As suggested by Higgins et al. [35] there should be at least 10 studies in a meta-analysis subgroup to accurately perform a trim and fill. As only 10-m, 20-m and maximum velocity analysis met these requirements, the funnel plots for these three measures were the only ones assessed. The 10-m funnel plot was symmetrical, while the 20-m and maximal velocity funnel plots for the resisted sprint studies were not. Therefore, a trim and fill was performed for these results. The trim and fill results suggested that three studies might be missing for the 20-m resisted sprint analysis, and one study is missing for the maximum velocity analysis. After adjusting for publication bias, the overall effect size was 0.09 for the 20-m analysis and 0.06 for the maximum velocity analysis.

Sprint Kinematics

The changes that resisted and assisted sprint training induced on sprint kinematics were measured in 108 participants for step frequency and step length. For ground contact time and flight time, 87 participants were tested.

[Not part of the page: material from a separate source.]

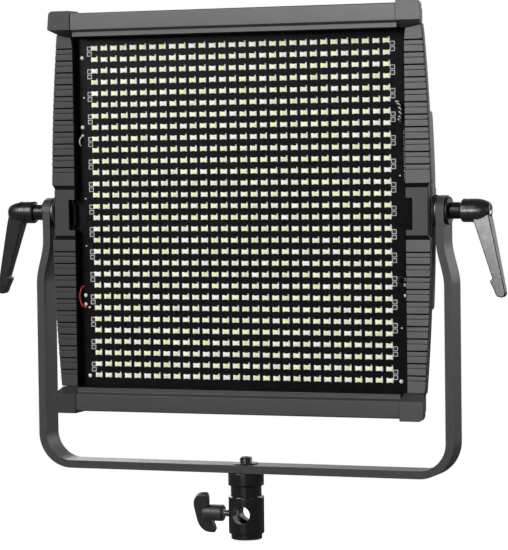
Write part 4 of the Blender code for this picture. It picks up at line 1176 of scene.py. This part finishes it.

No significant effect between intervention and control groups on step length was found when all the studies were included (Z = 1.08, P = 0.28), or when comparing intervention to control groups for the resisted, assisted, and combined uphill and downhill subgroups (Z = 1.00, P = 0.32; Z = 1.3, P = 0.19; Z = 0.35, P = 0.73, Fig. 1). Furthermore, no significant effect between intervention and control groups on contact time was found when all studies were included (Z = 0,20, P = 0.84), or for the resisted, assisted, and combined uphill and downhill subgroups (Z = 0.11, P = 0.91; Z = 0.41, P = 0.68; Z = 0.12, P = 0.91) (Fig. 2). A moderate effect size of 0.6 on contact time, and a moderate effect size on step frequency of 0.67 for assisted sprint training,were found (Table 2).

No significant effects between intervention and control group on flight time were found when evaluated for all studies included (Z = 0.85, P = 0.39) (Fig. 3), or when evaluating resisted, assisted, and combined uphill and downhill subgroups (Z = 1.09, P = 0.27; Z = 0.05, P = 0.96; Z = 0.21, P = 0.84) (Fig. 3). Combined effect sizes for flight times were small for all categories (Table 2).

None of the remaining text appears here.